彼は「コイルをメビウスの輪にしたものに通電すると磁界内の時間が逆転する」という珍妙な理論を唱え、その磁界に置いた水を「ネゲントロピー水」と呼んで飲用していたが、本人によればおかげで七十歳を越えても夜も現役だったらしい。
仮にメビウスコイルで時間が逆転するとしても、「その影響下にあった水を飲めば若返る」という主張は呪術にしか見えないが。

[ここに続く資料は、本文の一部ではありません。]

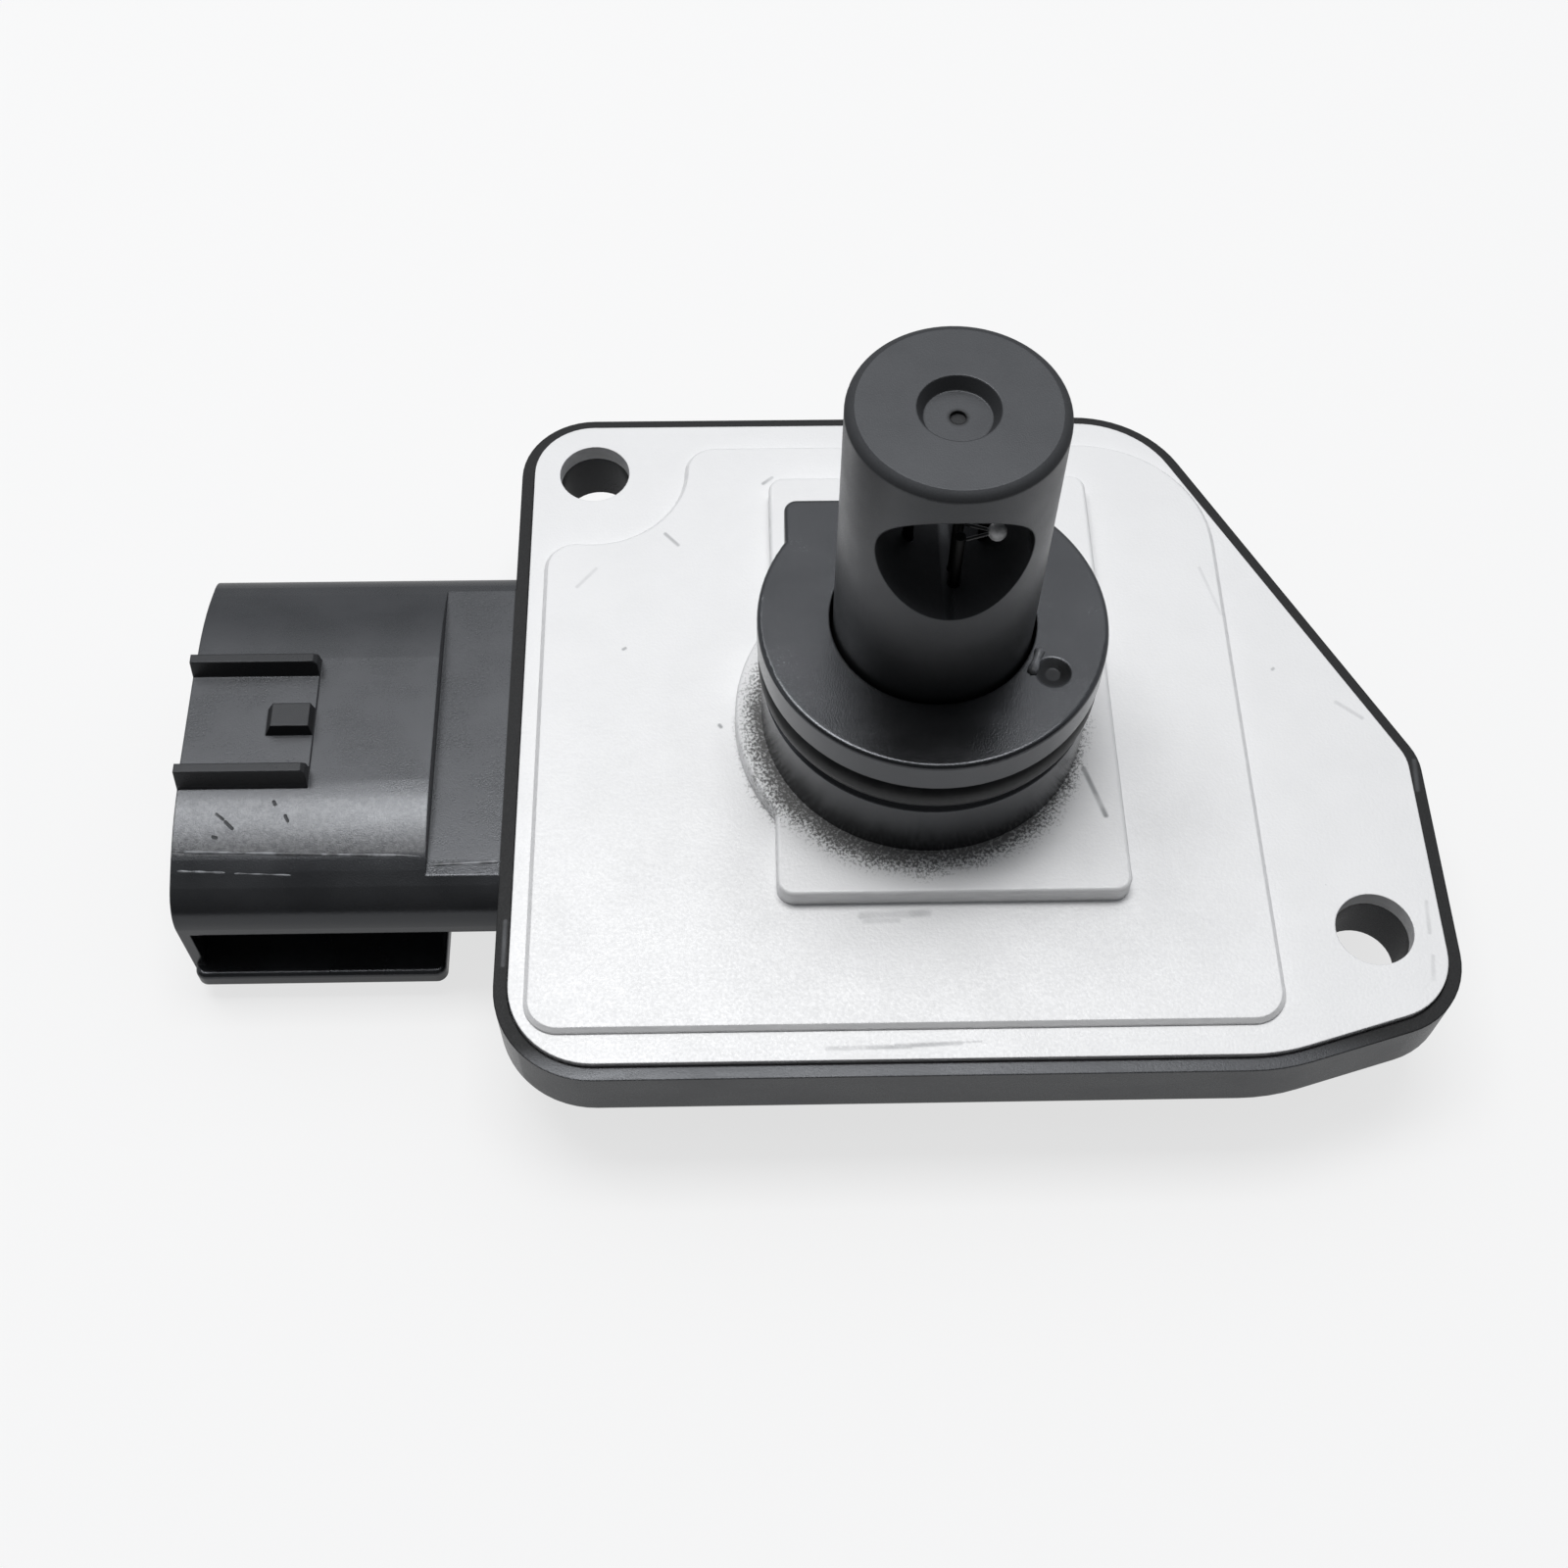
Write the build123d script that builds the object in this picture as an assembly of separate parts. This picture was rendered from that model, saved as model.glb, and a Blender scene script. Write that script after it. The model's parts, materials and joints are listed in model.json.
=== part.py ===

さらに彼はどういう訳かNHKアナウンサー(当時)の桜井よし子ファンで、ガートレットさんの容姿は桜井女史に似ていると勝手に認定。
週に2回、女史にネゲントロピー水を送り付けるという迷惑行為にいそしんでいたらしい。
清家氏によれば、桜井よし子は「氏の好みの服を着てテレビに登場する」などの方法で秘密のメッセージを氏に送り、「早くあなたの赤ちゃんがほしいの」などとおねだりしてきたという。
それってただの統合・・・いえ、何でもありません。

ともかく、科学的には彼の生涯を賭した研究は全くの無意味だった。
それは間違いない。

では彼の一生は一体何だったのか?
全くの無意味だったのか?


UFOについて「ある・ないを越えたところにドラマがある」という独特のスタンスを取るロックミュージシャン・大槻ケンヂは清家新一の著書を読み、最初は笑い飛ばした。
だが2回目に読んだ時、「妄想上の火星の恋人に会うために何十年も研究を続けるという行為は普通の恋愛以上に人間的なのではないか?」と気付き、落涙したという。

この様に、人並み外れた情熱は時として人を感動させる。
例えその方向性が激しく間違っていたとしても。

まぁ大槻ケンヂは当時、自律神経失調でいろいろナーバスになっていたからなぁ・・・


そんな彼は後にトンデモ発明家を肯定的に取り上げた歌「機械」を作詞している。【註2】

こんな歌だ。

https://www.uta-net.com/song/146533/



…きっと春川かおるの目にも、くっきりと見えたのだ。
電話回線のその向こう、白く輝く、天使の翼が。

そう信じたい。







なお、最後に告白しておくと、ミカさんに教えられるまでもなく私には「春川かおる」なる名が『女教師・景子』から取られたものだということが判った。
だってこの本、高校生の時に授業中こっそり読んでたし。
しかも一度手放したものの「初期衝動には忠実でなければ!」と思い直し、古書店を探すも名作故に手放す人が少ないのかなかなか見つからず、15年がかりでやっと再入手した本なのだ。


まぁ私もどちらかと言えば「向こう側」の人だし。









【註1:愛が逆上がりした】

この表現は、私にサブカルチャーの面白さを教えてくれた、とり・みきの漫画『愛のさかあがり」へのリスペクトである。


【註2:『機械』】

こういった珍発明をするトンデモさんは世界中にいるが、この歌に影響を与えたのはこの清家新一のエピソードと、ケイト・ブッシュのPV「クラウドバスティング」だと思われる。
「クラウドバスティング」の元ネタは怪しげなトンデモ発明品「クラウドバスター」だ。

フロイトの高弟、ウィルヘルム・ライヒは性エネルギー「オルゴン」なるものを提唱(ちなみにオルゴンは性的絶頂を意味するオルガスムスから名付けられたという)。
これを放射することで雨雲を生成・消滅させるという気象兵器「クラウド・バスター」を開発した。
彼はガチで「これでUFOを撃墜するんじゃーい」と主張していたらしい。
それってただの統合・・・いえ、何でもありません。

「クラウドバスティング」はライヒとその発明品をロマンティックに、見事に映像化している。

なお、ウィルヘルム・ライヒの名は『機械』にも登場する(歌詞カードには載っていないが)。